On March 23, 2021 Reznik defected to the Yabloko party group in the Legislative Assembly of Saint Petersburg, announcing his disagreements with the head of the Party of Growth faction Oksana Dmitrieva.

I moved, as they say, forever. I was just looking for a reason: our political paths diverged from the moment Dmitrieva supported Alexander Beglov, and I immediately said that he was not suitable for Saint Petersburg. The second point is that she supports the foreign policy of Vladimir Putin. And thirdly, the nomination of the Sukhodolsky candidates, who contribute to the victory of United Russia in the districts, the destruction of the policy that seems right to me – the joint struggle against United Russia ...

Later, a deputy from Yabloko Boris Vishnevskiy said that Yabloko was ready to nominate Reznik in the elections to the Legislative Assembly of Saint Petersburg.
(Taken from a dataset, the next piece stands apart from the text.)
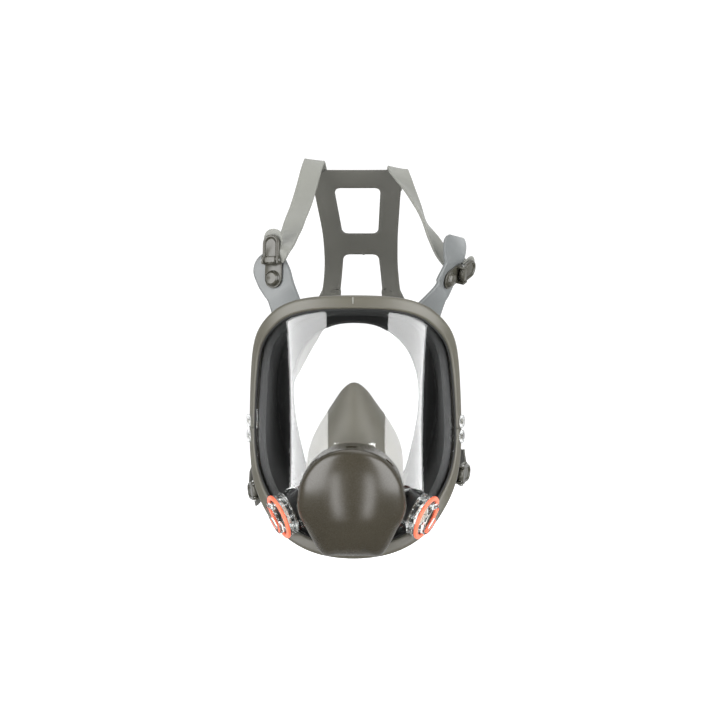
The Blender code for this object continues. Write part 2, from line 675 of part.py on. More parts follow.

However, Yabloko ultimately did not nominate Reznik in 2021.

In September 2022 Reznik announced on his social networks that he had left the Russian Federation for an indefinite period. On September 1, 2023, the Russian Ministry of Justice added him to the list of individuals designated as "foreign agents".

== Projects ==

=== Noon Against Putin ===

Reznik became the author of the action "Noon Against Putin" – a peaceful protest action scheduled for March 17, 2024, in which citizens of Russia who do not support the policy of Vladimir Putin came to the polling stations en masse on the last day of the presidential election at 12 noon.

== Awards ==
- Badge of Honor "For Special Contribution to the Development of St. Petersburg" (2014).
- Petropol Award (2016).

== Criminal cases ==
On March 3, 2008 Reznik was detained on charges of insulting government officials and using violence against government officials. After spending 18 days in prison, on March 21 he was released on recognizance not to leave. Later, the criminal case was closed at the request of the police, in connection with the reconciliation of the parties. Many analysts considered him a political prisoner.

In 2021 a criminal case was opened against Reznik under Article 228 of the Criminal Code of the Russian Federation on charges of acquiring marijuana. On June 18, 2021 Reznik was placed under house arrest.